[GIVEN REQUEST]: Output exactly, and only, the lines from the line containing "obj.matrix_world = Matrix.Identity(4)" through the line containing "solid_low, solid_high = object_bounds()", both included.

★ ★ ★

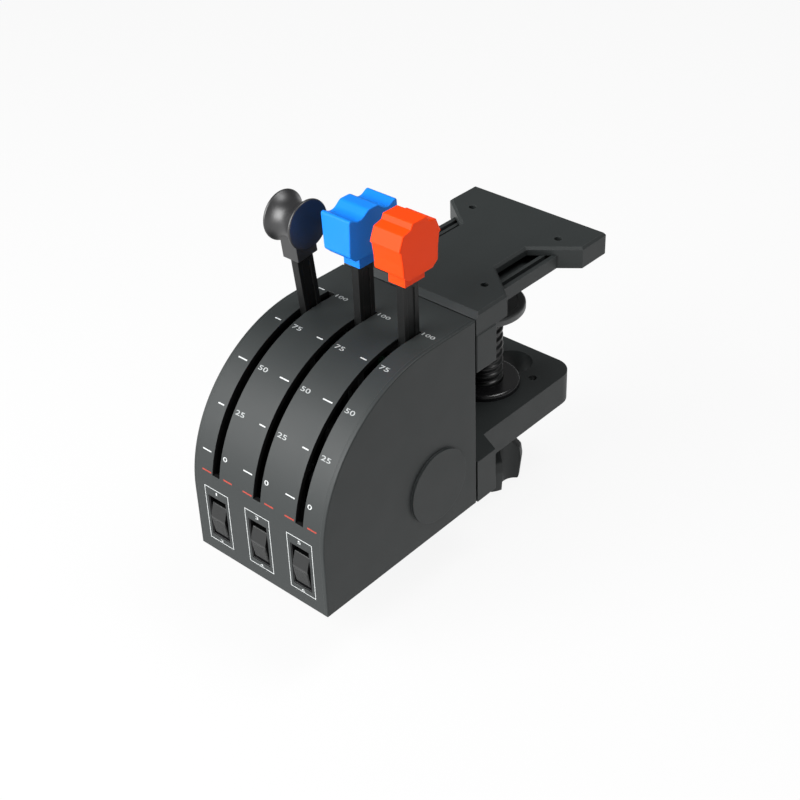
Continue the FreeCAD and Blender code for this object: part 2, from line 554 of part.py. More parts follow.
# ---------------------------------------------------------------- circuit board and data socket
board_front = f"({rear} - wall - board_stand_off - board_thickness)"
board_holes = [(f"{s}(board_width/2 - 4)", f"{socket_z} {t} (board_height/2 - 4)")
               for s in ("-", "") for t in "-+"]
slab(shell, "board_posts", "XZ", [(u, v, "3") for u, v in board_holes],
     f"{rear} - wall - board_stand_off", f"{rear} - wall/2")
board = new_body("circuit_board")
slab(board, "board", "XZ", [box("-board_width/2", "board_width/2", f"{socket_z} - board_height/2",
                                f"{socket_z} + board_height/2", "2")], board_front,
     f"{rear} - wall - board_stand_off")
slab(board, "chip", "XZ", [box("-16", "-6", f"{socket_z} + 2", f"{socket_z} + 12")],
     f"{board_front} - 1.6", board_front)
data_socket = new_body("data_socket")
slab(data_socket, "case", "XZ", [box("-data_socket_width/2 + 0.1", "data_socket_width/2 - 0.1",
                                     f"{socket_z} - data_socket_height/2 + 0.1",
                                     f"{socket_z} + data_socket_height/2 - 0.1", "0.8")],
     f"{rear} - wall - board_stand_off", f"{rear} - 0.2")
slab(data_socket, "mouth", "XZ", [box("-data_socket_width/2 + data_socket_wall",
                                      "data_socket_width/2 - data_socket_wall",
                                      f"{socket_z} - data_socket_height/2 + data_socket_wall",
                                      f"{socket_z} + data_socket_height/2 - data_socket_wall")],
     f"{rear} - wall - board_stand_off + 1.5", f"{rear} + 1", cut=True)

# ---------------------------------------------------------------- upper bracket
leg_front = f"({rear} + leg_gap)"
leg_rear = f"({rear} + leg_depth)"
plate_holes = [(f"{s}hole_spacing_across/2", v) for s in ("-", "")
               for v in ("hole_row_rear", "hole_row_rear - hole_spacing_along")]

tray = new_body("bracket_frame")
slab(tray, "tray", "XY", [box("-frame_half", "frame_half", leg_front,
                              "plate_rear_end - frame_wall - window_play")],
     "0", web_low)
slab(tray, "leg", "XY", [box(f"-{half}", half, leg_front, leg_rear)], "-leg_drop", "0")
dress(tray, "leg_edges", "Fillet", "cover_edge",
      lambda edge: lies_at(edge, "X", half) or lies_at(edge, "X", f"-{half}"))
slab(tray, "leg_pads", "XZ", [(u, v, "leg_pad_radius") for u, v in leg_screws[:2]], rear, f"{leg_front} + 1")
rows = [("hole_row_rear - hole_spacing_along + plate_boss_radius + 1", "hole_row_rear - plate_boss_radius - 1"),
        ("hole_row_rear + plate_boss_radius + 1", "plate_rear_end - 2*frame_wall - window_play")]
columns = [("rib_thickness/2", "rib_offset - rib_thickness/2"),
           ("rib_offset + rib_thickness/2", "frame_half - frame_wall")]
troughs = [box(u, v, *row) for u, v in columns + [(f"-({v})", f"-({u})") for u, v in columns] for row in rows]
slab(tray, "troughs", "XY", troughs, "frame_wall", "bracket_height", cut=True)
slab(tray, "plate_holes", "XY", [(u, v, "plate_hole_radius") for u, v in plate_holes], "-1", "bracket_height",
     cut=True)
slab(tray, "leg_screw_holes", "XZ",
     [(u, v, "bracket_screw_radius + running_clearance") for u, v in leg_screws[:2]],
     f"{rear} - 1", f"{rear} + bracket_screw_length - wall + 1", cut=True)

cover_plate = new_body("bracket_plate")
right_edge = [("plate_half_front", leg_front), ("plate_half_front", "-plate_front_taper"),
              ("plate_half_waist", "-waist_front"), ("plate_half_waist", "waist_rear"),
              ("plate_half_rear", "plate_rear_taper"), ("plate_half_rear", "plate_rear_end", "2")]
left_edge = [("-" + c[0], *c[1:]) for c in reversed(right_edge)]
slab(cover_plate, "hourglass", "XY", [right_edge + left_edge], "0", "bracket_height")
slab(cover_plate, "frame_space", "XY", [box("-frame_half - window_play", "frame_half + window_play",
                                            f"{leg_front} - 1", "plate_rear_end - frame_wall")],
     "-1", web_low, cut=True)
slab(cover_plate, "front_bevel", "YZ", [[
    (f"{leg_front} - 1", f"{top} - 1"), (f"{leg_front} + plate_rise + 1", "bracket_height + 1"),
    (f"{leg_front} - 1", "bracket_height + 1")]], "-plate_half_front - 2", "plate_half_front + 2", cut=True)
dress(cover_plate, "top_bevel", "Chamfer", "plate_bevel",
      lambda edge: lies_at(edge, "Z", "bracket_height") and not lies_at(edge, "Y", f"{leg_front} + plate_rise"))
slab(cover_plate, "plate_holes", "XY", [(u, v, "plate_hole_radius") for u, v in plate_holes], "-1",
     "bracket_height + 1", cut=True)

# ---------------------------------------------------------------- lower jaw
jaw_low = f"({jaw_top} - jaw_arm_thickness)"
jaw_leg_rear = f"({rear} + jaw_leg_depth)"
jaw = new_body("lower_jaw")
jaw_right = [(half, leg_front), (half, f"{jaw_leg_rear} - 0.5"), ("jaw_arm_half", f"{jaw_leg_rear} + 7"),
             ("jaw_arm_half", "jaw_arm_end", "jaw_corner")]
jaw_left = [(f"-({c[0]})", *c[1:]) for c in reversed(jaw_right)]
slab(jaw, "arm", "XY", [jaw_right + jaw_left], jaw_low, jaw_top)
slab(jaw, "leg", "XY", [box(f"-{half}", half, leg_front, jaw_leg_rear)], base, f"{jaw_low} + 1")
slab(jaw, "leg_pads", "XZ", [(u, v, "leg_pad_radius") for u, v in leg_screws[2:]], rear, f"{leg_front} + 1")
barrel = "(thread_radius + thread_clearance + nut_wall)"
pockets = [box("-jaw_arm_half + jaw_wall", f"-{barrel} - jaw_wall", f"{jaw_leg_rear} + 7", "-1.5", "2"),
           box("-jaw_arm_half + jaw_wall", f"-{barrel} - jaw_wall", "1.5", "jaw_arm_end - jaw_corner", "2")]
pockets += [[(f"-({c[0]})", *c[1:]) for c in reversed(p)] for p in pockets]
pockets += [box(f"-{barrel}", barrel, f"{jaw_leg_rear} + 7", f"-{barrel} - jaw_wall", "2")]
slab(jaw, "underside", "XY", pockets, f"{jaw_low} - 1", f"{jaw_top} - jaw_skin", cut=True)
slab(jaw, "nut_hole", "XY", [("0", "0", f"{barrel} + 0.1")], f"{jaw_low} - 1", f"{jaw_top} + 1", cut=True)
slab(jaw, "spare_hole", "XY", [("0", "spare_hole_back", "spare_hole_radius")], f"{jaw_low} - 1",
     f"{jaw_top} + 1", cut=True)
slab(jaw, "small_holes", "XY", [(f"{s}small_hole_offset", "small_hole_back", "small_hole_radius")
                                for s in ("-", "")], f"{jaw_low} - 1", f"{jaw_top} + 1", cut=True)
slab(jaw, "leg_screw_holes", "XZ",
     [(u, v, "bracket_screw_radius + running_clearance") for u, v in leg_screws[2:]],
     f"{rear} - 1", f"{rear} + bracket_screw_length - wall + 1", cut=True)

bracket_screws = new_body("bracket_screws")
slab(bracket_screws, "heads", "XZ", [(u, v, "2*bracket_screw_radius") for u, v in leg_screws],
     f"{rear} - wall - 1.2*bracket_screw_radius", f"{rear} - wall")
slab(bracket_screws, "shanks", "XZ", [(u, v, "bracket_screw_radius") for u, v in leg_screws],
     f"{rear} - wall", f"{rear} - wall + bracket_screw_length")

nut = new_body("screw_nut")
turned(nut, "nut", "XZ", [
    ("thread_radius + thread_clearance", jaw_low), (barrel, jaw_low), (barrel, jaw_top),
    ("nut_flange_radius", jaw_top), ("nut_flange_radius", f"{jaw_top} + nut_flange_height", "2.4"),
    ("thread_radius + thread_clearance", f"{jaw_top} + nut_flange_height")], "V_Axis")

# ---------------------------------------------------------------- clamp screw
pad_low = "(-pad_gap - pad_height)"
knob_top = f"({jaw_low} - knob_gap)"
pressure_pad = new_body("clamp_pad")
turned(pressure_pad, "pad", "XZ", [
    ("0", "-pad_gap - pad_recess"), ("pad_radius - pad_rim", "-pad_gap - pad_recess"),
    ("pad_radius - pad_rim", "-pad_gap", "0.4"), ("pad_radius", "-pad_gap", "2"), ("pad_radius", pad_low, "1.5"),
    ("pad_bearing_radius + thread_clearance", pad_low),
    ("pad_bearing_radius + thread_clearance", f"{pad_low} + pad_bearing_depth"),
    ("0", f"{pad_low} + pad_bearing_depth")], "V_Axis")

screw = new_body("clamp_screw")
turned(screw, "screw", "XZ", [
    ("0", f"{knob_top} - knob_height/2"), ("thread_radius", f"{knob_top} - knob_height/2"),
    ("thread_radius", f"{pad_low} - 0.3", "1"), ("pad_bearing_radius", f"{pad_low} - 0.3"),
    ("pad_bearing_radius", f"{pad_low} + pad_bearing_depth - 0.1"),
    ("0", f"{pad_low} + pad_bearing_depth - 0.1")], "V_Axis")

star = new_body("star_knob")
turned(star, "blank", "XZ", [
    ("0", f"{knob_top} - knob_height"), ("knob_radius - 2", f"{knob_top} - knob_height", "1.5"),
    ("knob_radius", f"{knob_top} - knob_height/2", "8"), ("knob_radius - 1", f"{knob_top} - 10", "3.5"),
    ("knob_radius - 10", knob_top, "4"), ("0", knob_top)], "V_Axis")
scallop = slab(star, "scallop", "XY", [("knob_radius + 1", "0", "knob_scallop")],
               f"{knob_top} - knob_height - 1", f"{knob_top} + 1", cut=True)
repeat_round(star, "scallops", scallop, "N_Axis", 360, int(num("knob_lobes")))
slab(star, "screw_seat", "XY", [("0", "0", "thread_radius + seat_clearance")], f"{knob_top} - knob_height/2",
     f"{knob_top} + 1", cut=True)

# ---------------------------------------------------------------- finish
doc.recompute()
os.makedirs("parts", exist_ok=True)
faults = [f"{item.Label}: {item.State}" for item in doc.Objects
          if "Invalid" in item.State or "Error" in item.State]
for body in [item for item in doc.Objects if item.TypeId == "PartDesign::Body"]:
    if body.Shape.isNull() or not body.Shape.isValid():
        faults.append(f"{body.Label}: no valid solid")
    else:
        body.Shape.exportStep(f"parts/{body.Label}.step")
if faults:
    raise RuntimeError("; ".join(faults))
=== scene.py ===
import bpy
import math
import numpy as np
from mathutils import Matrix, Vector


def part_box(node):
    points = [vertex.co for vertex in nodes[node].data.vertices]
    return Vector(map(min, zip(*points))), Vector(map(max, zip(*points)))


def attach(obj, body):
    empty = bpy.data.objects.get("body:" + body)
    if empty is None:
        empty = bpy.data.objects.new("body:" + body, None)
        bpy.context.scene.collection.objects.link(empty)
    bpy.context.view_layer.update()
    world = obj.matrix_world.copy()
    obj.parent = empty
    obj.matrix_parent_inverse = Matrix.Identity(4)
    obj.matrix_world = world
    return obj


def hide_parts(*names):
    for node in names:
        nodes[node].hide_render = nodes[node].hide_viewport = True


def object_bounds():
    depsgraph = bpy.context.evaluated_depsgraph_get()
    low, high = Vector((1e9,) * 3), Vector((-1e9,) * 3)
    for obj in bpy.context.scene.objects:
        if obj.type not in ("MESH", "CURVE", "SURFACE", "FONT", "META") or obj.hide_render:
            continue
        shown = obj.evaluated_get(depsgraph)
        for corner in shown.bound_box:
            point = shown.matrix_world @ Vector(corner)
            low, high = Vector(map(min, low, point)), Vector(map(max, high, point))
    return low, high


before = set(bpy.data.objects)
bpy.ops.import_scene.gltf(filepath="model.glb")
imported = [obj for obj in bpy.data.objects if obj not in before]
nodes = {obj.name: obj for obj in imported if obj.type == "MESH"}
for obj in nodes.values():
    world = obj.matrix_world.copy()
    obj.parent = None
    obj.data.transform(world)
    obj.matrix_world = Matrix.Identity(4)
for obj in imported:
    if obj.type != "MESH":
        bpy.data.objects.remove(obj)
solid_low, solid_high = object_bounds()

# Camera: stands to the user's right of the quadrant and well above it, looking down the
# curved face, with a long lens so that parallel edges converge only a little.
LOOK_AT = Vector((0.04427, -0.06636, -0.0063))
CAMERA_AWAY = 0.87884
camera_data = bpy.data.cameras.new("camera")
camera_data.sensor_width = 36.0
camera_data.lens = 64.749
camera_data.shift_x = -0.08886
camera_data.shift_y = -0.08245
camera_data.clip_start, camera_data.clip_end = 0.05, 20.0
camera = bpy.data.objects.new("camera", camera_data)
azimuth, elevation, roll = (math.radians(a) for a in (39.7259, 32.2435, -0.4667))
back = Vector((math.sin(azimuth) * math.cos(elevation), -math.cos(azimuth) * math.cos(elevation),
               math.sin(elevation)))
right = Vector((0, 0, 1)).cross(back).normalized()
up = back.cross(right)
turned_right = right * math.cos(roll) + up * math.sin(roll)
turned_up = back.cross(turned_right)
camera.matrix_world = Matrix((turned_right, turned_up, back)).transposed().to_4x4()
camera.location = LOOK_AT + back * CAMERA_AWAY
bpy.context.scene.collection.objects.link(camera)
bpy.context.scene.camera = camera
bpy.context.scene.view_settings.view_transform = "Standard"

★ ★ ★

[EXERCISE SOLUTION]:
    obj.matrix_world = Matrix.Identity(4)
for obj in imported:
    if obj.type != "MESH":
        bpy.data.objects.remove(obj)
solid_low, solid_high = object_bounds()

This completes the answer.